しかも、2人はそろって結果も残している。旗手はペナルティーエリア右からのクロスで74分に長谷川のゴールを、三笘は左サイドからのクロスでアディショナルタイムにFW小林悠のゴールをそれぞれアシスト。5-1の快勝に沸くなかで、ルーキーコンビは秘めてきた誓いを新たにしている。
「一緒にピッチに立ったときに2人でゴールを取りにいこう、という話は以前からしていた。前への推進力は、僕と(三笘)薫のよさだと思っているので」
旗手が明かしてくれたシーンが、あと一歩で現実のものになりかけたのはサガン戦の90分だった。今シーズンからキャプテンに就任した、DF谷口彰悟が最終ラインから放ったロングパスに、左タッチライン際に張っていた三笘が反応。斜め右前方のサガンゴールへ向けて抜け出していく。
競り合ったのは昨年の大学三冠を引っさげ、明治大学から加入した右サイドバックの森下龍矢。グングン加速した三笘は、左側から侵入したペナルティーエリア内で同世代のライバルよりも先に左足でボールを収め、次の瞬間、急停止から素早く切り返してボールを右足へと持ち替えた。
「彼(森下)のプレーはわかっていましたし、それに対応するプレーはしたつもりです」
交代出場後に何度か攻撃参加を許した対面の森下に対して、三笘は「もっと裏を狙ってもよかった」とリベンジの機会を待っていた。谷口からのロングパスは思い描いていた瞬間であり、先に主導権を握った攻防で満を持して切り返した。バランスを崩した森下は、三笘についていけなかった。
自責の念にかられる旗手
そして、余裕をもって見渡せた三笘の視野は、右サイドからダイアゴナルで走り込んでくる旗手の姿をとらえていた。左足によるワンタッチでシュートを放てるように、ちょうどいいスピードのパスをピンポイントの場所へ送る。均衡を破る、待望の一撃が生まれると思われた瞬間だった。

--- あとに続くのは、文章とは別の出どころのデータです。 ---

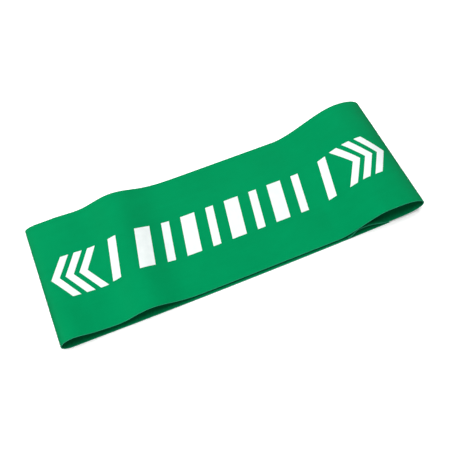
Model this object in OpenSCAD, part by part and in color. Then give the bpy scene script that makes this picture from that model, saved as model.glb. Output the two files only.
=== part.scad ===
// Loop resistance band: one thin latex strip, closed by a lapped seam, lying as two plies.
// +X runs along the loop, +Y across the strip, +Z up, with the origin at the centre of the base.

/* [Strip] */
// Length of the loop laid flat, fold to fold
flat_length = 208.8; // [190:0.1:230]
// Width of the strip
strip_width = 76; // [60:1:90]
// Thickness of the latex
strip_thickness = 0.7; // [0.5:0.05:0.9]

/* [How it lies] */
// Rise of the upper ply over the lower in the middle, at the front edge
front_rise = 2.1; // [1.8:0.1:3]
// Rise of the upper ply over the lower in the middle, at the back edge
back_rise = 1.8; // [1.6:0.1:3]
// Extra rise where the left end opens into its fold, at the front edge
left_front_rise = 4; // [1:0.1:5]
// Extra rise where the left end opens into its fold, at the back edge
left_back_rise = 3.2; // [1:0.1:5]
// Further rise of the left fold's front corner
tip_rise = 2.8; // [0:0.1:3]
// Height of the wave near the left end, at the front edge
front_wave = 6.2; // [5:0.1:7]
// Height of the wave near the left end, at the back edge
back_wave = 7; // [5:0.1:8]
// Extra rise of the open right fold, at the front edge
front_fold_rise = 11; // [10:0.1:15]
// Extra rise of the open right fold, at the back edge
back_fold_rise = 14.4; // [11:0.1:18]
// Height of the right fold's lower side off the ground
right_lift = 1.2; // [0.9:0.1:2]
// Sideways bow of the lower ply's middle towards the front
lower_bow = 1; // [0:0.1:2]

/* [Seam] */
// Length of the lap where the two ends of the strip are bonded, beside the right fold
lap_length = 26; // [24:1:28]
// Thickness of the adhesive film
adhesive_thickness = 0.06; // [0.04:0.01:0.08]
// Rise of the inner layer's front edge, where a margin without adhesive gapes
margin_rise = 3.8; // [0:0.1:3.8]
// Width of that margin
margin_width = 9; // [8:0.5:12]

/* [Print] */
// Number of slanted bars in the middle of the upper ply
bar_count = 8; // [4:2:8]
// Height of the bars across the strip
bar_height = 25; // [10:1:30]
// Number of chevrons at each end
chevron_count = 3; // [1:1:3]
// Height of the chevrons across the strip
chevron_height = 26; // [10:1:30]
// Thickness of the ink film above the latex
ink_thickness = 0.1; // [0.06:0.01:0.15]

/* [Hidden] */

half_length = (flat_length - strip_thickness) / 2;
half_width = strip_width / 2;

// Lengths of the left and right folds' rounded noses, and how early the noses turn down
nose_reach = [7, 16];
nose_fullness = 1.2;

// The cuts between panels, which leave room for the panels to slide past each other
cut_gap = 0.8;
upper_cut = 56;
lower_cut = 57;
middle_cut = 20;
right_cut = 40;

// Centre and width of each wave, and the stretch over which each end rises
front_wave_at = -56;
back_wave_at = -53.5;
front_wave_width = 15;
back_wave_width = 16.7;
left_rise_from = 66;
left_rise_to = 88;
tip_from = 84;
right_rise_from = [52, 47];
right_rise_to = [82, 88];

// The lap: the strip's inner end lies on its outer end, and leaves it for the fold past the adhesive
lap_from = lower_cut + cut_gap;
lap_to = lap_from + lap_length;
lap_step = strip_thickness + adhesive_thickness;
adhesive_margin = 2;
adhesive_front = margin_width + 1;
right_lift_from = lap_to - adhesive_margin;

// The gaping margin rises from the inner end, stays up, and closes where the lap ends
margin_grow = 6.5;
margin_close_from = 69;
margin_close = 17.5;

// Print layout
bars_span = 106;
bar_pitch = bars_span / bar_count;
bar_slant = 5;
wide_bar = 8.4;
narrow_bar = 4.6;
print_y = -1.5;
end_bar_at = 63.5;
chevron_from = 71;
chevron_pitch = 7.5;
chevron_width = 4.4;
chevron_point = 8;
ink_bite = 0.05;

// Grid sizes of the curved panels
fold_steps = 20;
nose_steps = 12;
upper_steps = 18;
margin_steps = 6;
width_steps = 5;
small_step = 0.01;

latex_green = [0, 0.6, 0.36];
ink_white = [0.95, 0.96, 0.95];
adhesive_amber = [0.82, 0.76, 0.55];

// ---- Shape of the plies ----

function ease(t) = let (c = min(1, max(0, t))) c * c * (3 - 2 * c);
function mix(a, b, t) = a + (b - a) * t;
function hump(x, at, width) = exp(-pow((x - at) / width, 2));
function unit(v) = v / norm(v);
function back_share(y) = min(1, max(0, (y + half_width) / strip_width));

// Length of a fold's nose, and where the nose starts. side is negative at the left
function reach_at(side) = nose_reach[side > 0 ? 1 : 0];
function nose_at(side) = half_length - reach_at(side);

// Height of the folds' lower sides: the left one lies on the ground, the right one on the outer end
function lower_z(x) =
    let (climb = ease((x - right_lift_from) / (nose_at(1) - right_lift_from)))
    strip_thickness / 2 + (x < 0 ? 0 : mix(lap_step, right_lift, climb));

// Rise of the upper ply over the lower one at one edge: i is 0 at the front and 1 at the back
function edge_rise(x, i) =
    let (
        middle = [front_rise, back_rise][i],
        wave = i == 0 ? front_wave * hump(x, front_wave_at, front_wave_width)
                      : back_wave * hump(x, back_wave_at, back_wave_width),
        left = [left_front_rise, left_back_rise][i]
            * ease((-x - left_rise_from) / (left_rise_to - left_rise_from)),
        tip = i == 0 ? tip_rise * ease((-x - tip_from) / (nose_at(-1) - tip_from)) : 0,
        right = [front_fold_rise, back_fold_rise][i]
            * ease((x - right_rise_from[i]) / (right_rise_to[i] - right_rise_from[i]))
    )
    middle + wave + left + tip + right;

function upper_z(x, y) = strip_thickness / 2 + mix(edge_rise(x, 0), edge_rise(x, 1), back_share(y));

// Sideways shifts of the two plies, which share the bow so that the loop stays centred
upper_shift = lower_bow / 2;
function lower_shift(x) = upper_shift - lower_bow * (1 - pow(x / half_length, 2));

function margin_lift(x, y) =
    margin_rise * (1 - ease((y + half_width) / margin_width))
        * ease((x - lap_from) / margin_grow)
        * (1 - ease((x - margin_close_from) / margin_close));

// A raised margin draws in, because it gets no wider
function lower_point(x, y) =
    let (lift = margin_lift(x, y))
    [x, y + lower_shift(x) + lift * lift / (2 * margin_width), lower_z(x) + lift];

// Round the nose from the upper ply, t = 0, to the lower ply, t = 1
function nose_point(side, t, y) =
    let (
        upper = upper_z(side * nose_at(side), y),
        low = lower_point(side * nose_at(side), y),
        turn = ease(t) + nose_fullness * pow(t * (1 - t), 2),
        bulge = 4 * reach_at(side) * t * (1 - t)
    )
    [side * (nose_at(side) + bulge), mix(y + upper_shift, low[1], turn), mix(upper, low[2], turn)];

function upper_point(x, y) =
    let (past = abs(x) - nose_at(x))
    past <= 0 ? [x, y + upper_shift, upper_z(x, y)]
              : nose_point(sign(x), (1 - sqrt(1 - past / reach_at(x))) / 2, y);

// A fold from its cut on the lower ply, s = 0, round the nose, 1 to 2, to its cut on the upper ply, s = 3
function fold_point(side, s, y) =
    s < 1 ? lower_point(side * mix(lap_from, nose_at(side), s), y)
    : s < 2 ? nose_point(side, 2 - s, y)
    : upper_point(side * mix(nose_at(side), upper_cut + cut_gap, s - 2), y);

function fold_normal(side, s, y) =
    let (
        along = fold_point(side, s + small_step, y) - fold_point(side, s - small_step, y),
        across = fold_point(side, s, y + small_step) - fold_point(side, s, y - small_step)
    )
    -side * unit(cross(along, across));

function upper_normal(x, y) =
    unit(cross(
        upper_point(x + small_step, y) - upper_point(x - small_step, y),
        upper_point(x, y + small_step) - upper_point(x, y - small_step)
    ));

// Stations across the strip, close together over the margin
stations = concat(
    [for (j = [0:margin_steps - 1]) -half_width + margin_width * j / margin_steps],
    [for (j = [0:width_steps]) -half_width + mix(margin_width, strip_width, j / width_steps)]
);

// A closed solid between two grids of points, top and bottom, which have the same rows and columns
module between(top, bottom) {
    rows = len(top);
    columns = len(top[0]);
    under = rows * columns;
    function at(i, j) = i * columns + j;
    skins = [for (i = [0:rows - 2]) for (j = [0:columns - 2])
        each [
            [at(i, j), at(i, j + 1), at(i + 1, j)],
            [at(i + 1, j), at(i, j + 1), at(i + 1, j + 1)],
            [under + at(i, j), under + at(i + 1, j), under + at(i, j + 1)],
            [under + at(i + 1, j), under + at(i + 1, j + 1), under + at(i, j + 1)]
        ]];
    ends = [for (j = [0:columns - 2])
        each [
            [at(0, j), under + at(0, j), at(0, j + 1)],
            [at(0, j + 1), under + at(0, j), under + at(0, j + 1)],
            [at(rows - 1, j), at(rows - 1, j + 1), under + at(rows - 1, j)],
            [at(rows - 1, j + 1), under + at(rows - 1, j + 1), under + at(rows - 1, j)]
        ]];
    sides = [for (i = [0:rows - 2])
        each [
            [at(i, 0), at(i + 1, 0), under + at(i, 0)],
            [at(i + 1, 0), under + at(i + 1, 0), under + at(i, 0)],
            [at(i, columns - 1), under + at(i, columns - 1), at(i + 1, columns - 1)],
            [at(i + 1, columns - 1), under + at(i, columns - 1), under + at(i + 1, columns - 1)]
        ]];
    polyhedron(points = concat([for (row = top) each row], [for (row = bottom) each row]),
        faces = concat(skins, ends, sides));
}

// ---- The strip ----

module flat_panel(x0, x1) {
    steps = 8;
    xs = [for (i = [0:steps]) mix(x0, x1, i / steps)];
    linear_extrude(strip_thickness)
        polygon(concat(
            [for (x = xs) [x, -half_width + lower_shift(x)]],
            [for (i = [steps:-1:0]) [xs[i], half_width + lower_shift(xs[i])]]
        ));
}

module lower_ply() {
    color(latex_green) flat_panel(-middle_cut, right_cut);
}

module lower_ply_left() {
    color(latex_green) flat_panel(-lower_cut, -middle_cut - cut_gap);
}

module lower_ply_right() {
    color(latex_green) flat_panel(right_cut + cut_gap, lower_cut);
}

// A fold's panel: the grid of its outer skin on one side and its inner skin on the other
module fold_panel(side) {
    steps = concat(
        [for (i = [0:fold_steps - 1]) i / fold_steps],
        [for (i = [0:nose_steps - 1]) 1 + i / nose_steps],
        [for (i = [0:fold_steps]) 2 + i / fold_steps]
    );
    half = strip_thickness / 2;
    outer = [for (s = steps) [for (y = stations) fold_point(side, s, y) + half * fold_normal(side, s, y)]];
    inner = [for (s = steps) [for (y = stations) fold_point(side, s, y) - half * fold_normal(side, s, y)]];
    color(latex_green)
        if (side > 0) between(inner, outer);
        else between(outer, inner);
}

module left_fold() {
    fold_panel(-1);
}

module right_fold() {
    fold_panel(1);
}

// A patch on the upper ply, from below to above its middle surface, over a grid of [x, y]
module upper_patch(grid, below, above) {
    between(
        [for (row = grid) [for (p = row) upper_point(p[0], p[1]) + above * upper_normal(p[0], p[1])]],
        [for (row = grid) [for (p = row) upper_point(p[0], p[1]) + below * upper_normal(p[0], p[1])]]
    );
}

module upper_panel(x0, x1) {
    grid = [for (i = [0:upper_steps]) [for (y = stations) [mix(x0, x1, i / upper_steps), y]]];
    color(latex_green) upper_patch(grid, -strip_thickness / 2, strip_thickness / 2);
}

module upper_ply_left() {
    upper_panel(-upper_cut, -cut_gap / 2);
}

module upper_ply_right() {
    upper_panel(cut_gap / 2, upper_cut);
}

// The strip's outer end, under the inner end that comes back from the right fold
module seam_underlap() {
    color(latex_green) flat_panel(lap_from, lap_to);
}

module seam_adhesive() {
    color(adhesive_amber)
        translate([lap_from + adhesive_margin, -half_width + adhesive_front, strip_thickness])
            cube([
                lap_length - 2 * adhesive_margin,
                strip_width - adhesive_front - adhesive_margin,
                adhesive_thickness
            ]);
}

// ---- The print ----

// A four-sided ink mark that starts at x. Across the strip it leans along +X, or its middle points along X
module ink_mark(x, width, height, lean, point) {
    columns = 8;
    grid = [for (u = [0, 0.5, 1]) [for (j = [0:columns])
        let (v = j / columns)
        [x + width * u + lean * (v - 0.5) + point * (1 - abs(2 * v - 1)), print_y + height * (v - 0.5)]]];
    surface = strip_thickness / 2;
    upper_patch(grid, surface - ink_bite, surface + ink_thickness);
}

module bars(first, last) {
    color(ink_white)
        for (i = [first:last]) {
            width = i % 2 == 0 ? wide_bar : narrow_bar;
            ink_mark(-bars_span / 2 + bar_pitch * (i + 0.5) - width / 2, width, bar_height, bar_slant, 0);
        }
}

module bars_left_print() {
    bars(0, bar_count / 2 - 1);
}

module bars_right_print() {
    bars(bar_count / 2, bar_count - 1);
}

// One more bar and the chevrons, on a fold
module end_print(side) {
    color(ink_white) {
        ink_mark(side * end_bar_at - narrow_bar / 2, narrow_bar, bar_height, bar_slant, 0);
        for (i = [0:chevron_count - 1]) {
            near = chevron_from + chevron_pitch * i;
            start = side > 0 ? near : -near - chevron_width;
            ink_mark(start, chevron_width, chevron_height, 0, side * chevron_point);
        }
    }
}

module left_end_print() {
    end_print(-1);
}

module right_end_print() {
    end_print(1);
}

lower_ply();
lower_ply_left();
left_fold();
upper_ply_left();
upper_ply_right();
right_fold();
lower_ply_right();
seam_underlap();
seam_adhesive();
bars_left_print();
bars_right_print();
left_end_print();
right_end_print();
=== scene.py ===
import math

import bpy
import numpy as np
from mathutils import Matrix, Vector


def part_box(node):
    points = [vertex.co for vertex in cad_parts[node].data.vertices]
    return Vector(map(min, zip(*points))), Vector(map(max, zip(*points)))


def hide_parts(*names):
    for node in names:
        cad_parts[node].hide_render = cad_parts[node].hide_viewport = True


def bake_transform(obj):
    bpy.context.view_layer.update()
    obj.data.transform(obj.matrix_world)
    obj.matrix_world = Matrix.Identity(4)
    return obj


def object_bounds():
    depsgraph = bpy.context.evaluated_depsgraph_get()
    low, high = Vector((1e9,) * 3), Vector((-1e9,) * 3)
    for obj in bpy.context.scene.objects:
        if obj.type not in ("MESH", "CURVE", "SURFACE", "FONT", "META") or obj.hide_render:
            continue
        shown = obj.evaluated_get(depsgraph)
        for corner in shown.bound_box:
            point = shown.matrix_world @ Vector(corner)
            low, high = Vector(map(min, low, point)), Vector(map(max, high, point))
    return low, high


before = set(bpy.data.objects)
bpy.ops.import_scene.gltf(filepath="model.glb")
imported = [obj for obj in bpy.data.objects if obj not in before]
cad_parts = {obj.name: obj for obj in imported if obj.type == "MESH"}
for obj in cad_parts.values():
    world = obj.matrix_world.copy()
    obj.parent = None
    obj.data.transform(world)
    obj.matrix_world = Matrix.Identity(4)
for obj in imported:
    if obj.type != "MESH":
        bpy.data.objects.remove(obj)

# A loop resistance band: one thin latex strip lying as two plies, with a fold at each end.
# Shapes are worked out in millimetres in the CAD's frame, and become metres where a mesh is made.
MM = 0.001
CAD_LOW, CAD_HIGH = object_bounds()


def cad_box(node):
    """Lowest and highest corner of a CAD node, in millimetres."""
    low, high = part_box(node)
    return [v / MM for v in low], [v / MM for v in high]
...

旗手が放った強烈なシュートは、ゴール左ポストのわずか左をかすめていった。フロンターレのサポーターがため息をつき、サガンのサポーターは胸をなで降ろしたシーン。ペナルティーエリア内で仰向けになり、両手で顔を覆いながら、旗手は自らの余裕のなさを悔やんでいた。
「相手がスライディングしてきて、先にボールに来ると思っていたんですけど……コースに入ってきたので、そこで打たずにターンして、中へもっていくのもひとつの手だったと思っています。ゴール前での判断が、まだまだ足りませんでした」
絶対にゴールさせてなるものかと、必死の形相で飛び込んできたのは、途中出場でボランチに入っていた高橋秀人。32歳のベテランがファウルを覚悟で、ボールに対してスライディングタックルを仕掛けてくると判断した旗手は、先に左足をボールにヒットさせようと自分を急かせた。
しかし、高橋は仕掛けたスライディングでシュートコースをふさぎにきた。相手の身体に当てちゃいけない、と意識した分だけ弾道が左にそれてしまったのか。高橋の狙いを事前に察知できれば、切り返して右足で狙えるシュートコースが新たに生まれたと旗手は自らを責めていた。